Les déclarations solennelles des Présidents successifs, en tout cas depuis 1981, n’ont guère changé la donne. La résurgence des actes antisémites, au fil des années quatre-vingt-dix et deux mille n’a cessé d’alimenter l’angoisse des Français juifs. On peut le regretter, mais nombre d’entre eux pensent qu’ils ne doivent compter que sur leurs propres forces pour alerter les pouvoirs publics et bénéficier d’une protection suffisante. Et c’est ainsi que certaines familles, ou certaines branches familiales ont décidé de partir vivre en Israël, resserrant des liens entre les deux pays, d’une façon plus sentimentale que politique.
Mais comment les Français juifs dont les parents ou les grands-parents ont été obligés de quitter l’Algérie ou la Tunisie reçoivent les critiques formulées, en France, à propos des colons israéliens ?
Quand ils entendent leurs concitoyens critiquer la politique du gouvernement israélien, ils peinent à ne pas se sentir directement concernés. Ce n’est pas, de leur part, on ne sait quel double langage, mais une identification, renforcée par les nombreux voyages d’agréments qu’ils pratiquent en Israël.
« Oui, l’expérience passée de la décolonisation joue beaucoup dans l’adhésion des juifs de France à ce pays, souligne Michel Abitbol.

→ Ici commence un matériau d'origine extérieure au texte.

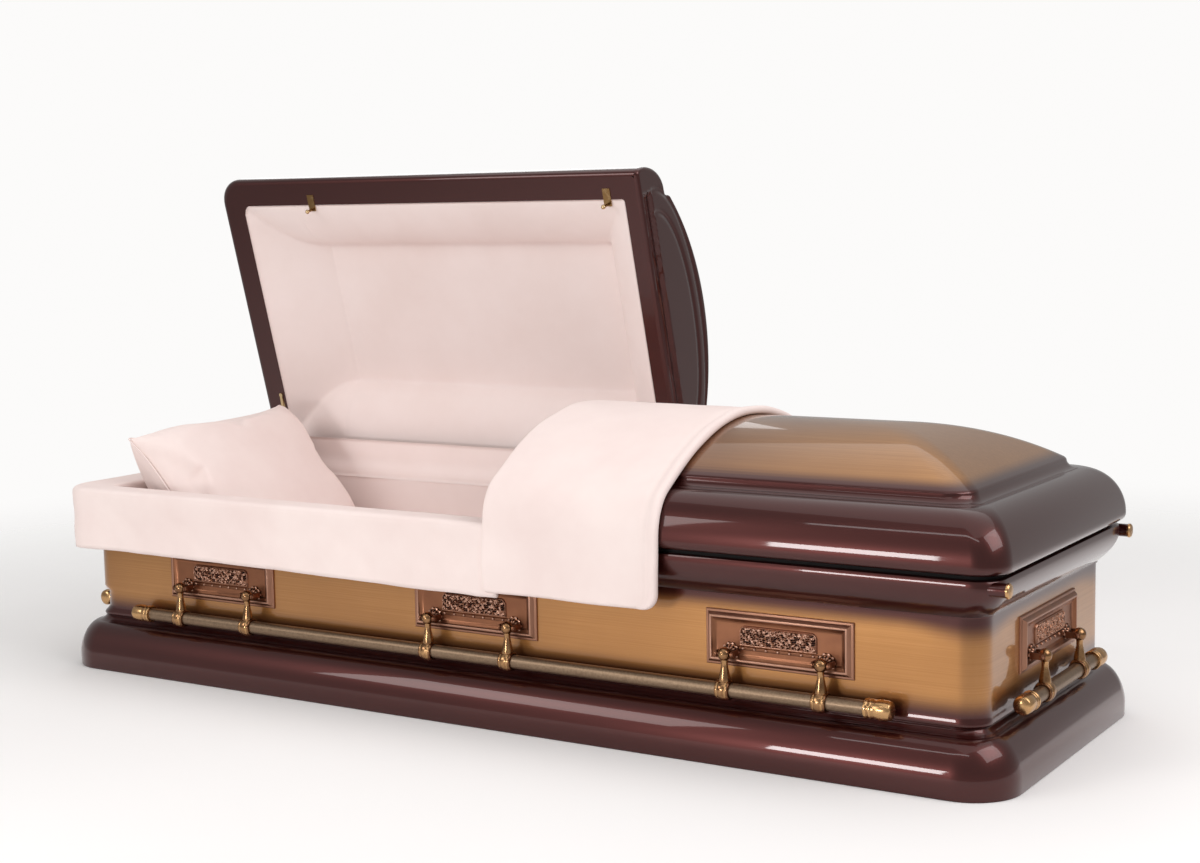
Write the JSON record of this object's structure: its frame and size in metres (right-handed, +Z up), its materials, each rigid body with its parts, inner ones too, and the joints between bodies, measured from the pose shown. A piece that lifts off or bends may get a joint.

J’ajoute que des juifs de France y possèdent une maison, un appartement. Cela resserre encore les liens. Nous le savons, parmi les otages et les crimes perpétrés par le Hamas, il y a beaucoup de Français. Nous ne pouvons donc pas penser ce conflit comme s’il était exotique. »
On voit par là que l’Histoire, une fois encore, trouble autant qu’elle éclaire. Aimer ce pays, songer à ses morts.